O entendimento sobre o tema era pacífico no sentido diametralmente oposto: a aquisição voluntária da nacionalidade norte-americana não causava prejuízos à brasileira, pois era considerada condição indispensável para residência legal irrestrita, bem como para o pleno exercício de direitos civis nos Estados Unidos. Consequentemente, brasileiro nato estava absolutamente imune à extradição, quaisquer que fossem as circunstancias e a natureza do delito cometido nos EUA.

A 1ª Turma do STF, por maioria, com voto condutor do ministro Luís Roberto Barroso, decidiu que brasileiro perde automaticamente a nacionalidade originária ao naturalizar-se norte-americano, com base em duas suposições: 1ª) a desnecessidade de portador de visto de permanência (Green Card) naturalizar-se americano para residir e exercer direitos civis nos EUA; 2ª) o juramento de fidelidade, efetuado durante a solenidade de naturalização nos EUA, constitui “ato de renúncia à nacionalidade brasileira”.

A Constituição da República estabelece que a nacionalidade brasileira não será perdida pela aquisição de outra, na hipótese da naturalização ser imposta pelo estado estrangeiro “como condição para permanência em seu território ou para o exercício de direitos civis[iv]”.

Brasileiros portadores de Green Card frequentemente recorrem à naturalização para viabilizar a fruição de direitos civis somente disponíveis à cidadãos estadunidenses, tais como votar em eleições federais e locais; concorrer a cargos públicos; peticionar para vistos de permanência em benefício de familiares próximos; servir como jurado em júri popular; trabalhar em agências governamentais federais; entrar e sair dos EUA sem restrições, mesmo após longos períodos de ausência; usufruir benefícios de assistência e previdência social sem restrições; não ser deportado, salvo na hipótese de fraude na obtenção da nacionalidade; e usufruir de benefícios tributários na sucessão hereditária, dentre outros.

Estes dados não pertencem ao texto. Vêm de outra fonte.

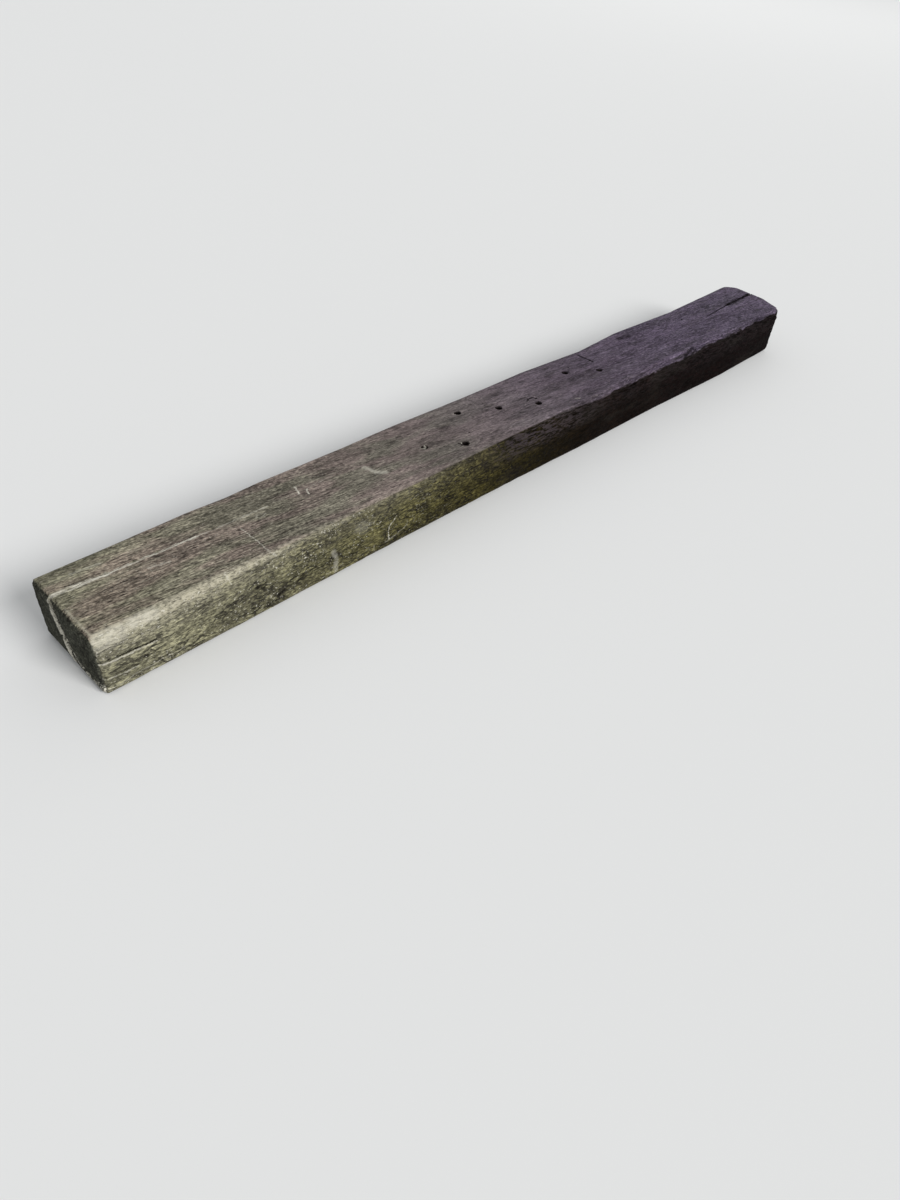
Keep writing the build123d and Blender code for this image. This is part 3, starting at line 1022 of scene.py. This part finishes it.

O juramento de fidelidade feito durante a cerimônia de naturalização no exterior, no sentido de “renunciar e abjurar fidelidade a qualquer Estado ou soberania”, constitui formalidade desprovida de eficácia jurídica para destituir cidadão brasileiro de sua condição de nacional do Brasil. Por questão de soberania nacional, a Constituição da República constitui a única fonte normativa das hipóteses taxativamente previstas para aquisição e perda da nacionalidade brasileira.

O procedimento constante no site Portal Consular do Ministério de Relações Exteriores[v] (Itamaraty) descarta, categoricamente, qualquer espécie de perda automática de nacionalidade, ao dispor que, “ao tornar-se cidadão estrangeiro, por processo de naturalização, o cidadão brasileiro não perde automaticamente a cidadania brasileira, mas sim, passa a ter dupla cidadania: brasileira, por nascimento, e a estrangeira, por naturalização. (…) somente será instaurado processo de perda de nacionalidade quando o cidadão manifestar expressamente, por escrito, sua vontade de perder a nacionalidade brasileira. Caso contrário não ocorrerá processo de perda de nacionalidade”.

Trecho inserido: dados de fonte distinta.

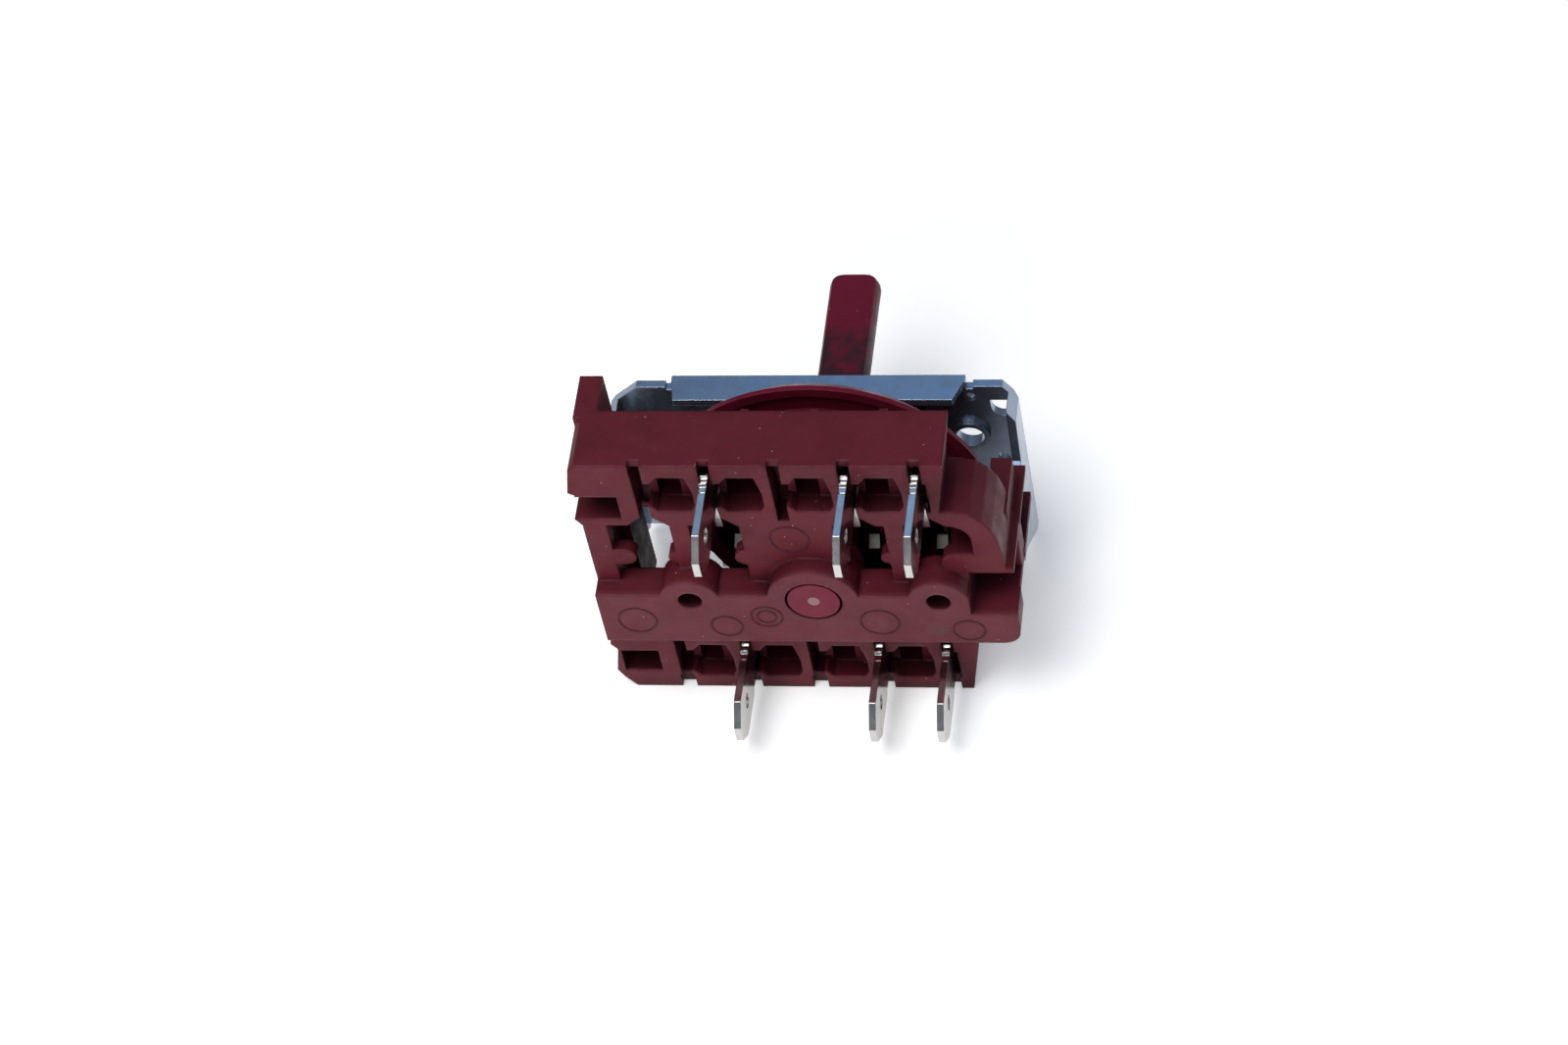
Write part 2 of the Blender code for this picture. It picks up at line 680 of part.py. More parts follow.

De acordo com estatísticas do Departamento de Imigração dos EUA, anualmente, aproximadamente 10 mil brasileiros adquirem voluntariamente a nacionalidade norte-americana. Esse enorme contingente de expatriados optou pela naturalização seguindo a supracitada orientação do Itamaraty e sem a intenção de abrir mão de sua condição jurídica de nacional do Brasil. Se prevalecer a tese chancelada pelo ministro Barroso no julgamento do MS 33.864/DF, o Ministério da Justiça terá competência para instaurar, de ofício e a qualquer tempo, procedimento administrativo com a finalidade de declarar a perda de nacionalidade de dezenas de milhares de brasileiros naturalizados americanos. A destituição forçada de seu direito fundamental à nacionalidade acarretará o cancelamento de passaporte brasileiro, título eleitoral e obrigações fiscais com o Brasil, bem como a necessidade de visto para entrar e permanecer legalmente em nosso país. Quem tem vínculo empregatício com o Brasil precisará de visto de trabalho para continuar no emprego. O limbo jurídico será ainda mais grave para aqueles que optaram pela naturalização com a convicção de que seriam detentores de dupla nacionalidade e hoje ocupam, de boa-fé, cargos públicos privativos de brasileiros.

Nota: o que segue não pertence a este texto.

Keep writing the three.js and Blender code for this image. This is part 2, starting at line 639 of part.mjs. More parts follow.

O supracitado precedente da 1ª Turma do STF não tem caráter vinculante. Sobreveio acordão da 1ª Seção do STJ, em caso relativamente semelhante, no qual ficou decidido, por unanimidade, a existência de direito líquido e certo à manutenção da dupla nacionalidade, em razão da aquisição da nacionalidade estadunidense dar-se como imposição para o exercício de direitos civis, sejam quais forem estes direitos[vii]. O relator do mandado de segurança, ministro Benedito Gonçalves, destacou que “… não é lícito ao Brasil, a partir da redação dada ao art. 12 da Constituição pela EC n. 3/94, exigir de seus nacionais que abram mão de uma segunda cidadania quando o planejamento de vida deste brasileiro abrace outra nacionalidade, a par da brasileira. Não é a pessoa humana que deve servir aos interesses do Estado, mas sim o Estado que é  criação humana destinada a colaborar para a felicidade e não para a infelicidade das pessoas”. Há recurso extraordinário pendente de julgamento no STF, de relatoria do ministro Edson Fachin.

Adriana Rizzotto é juíza federal no Rio de Janeiro.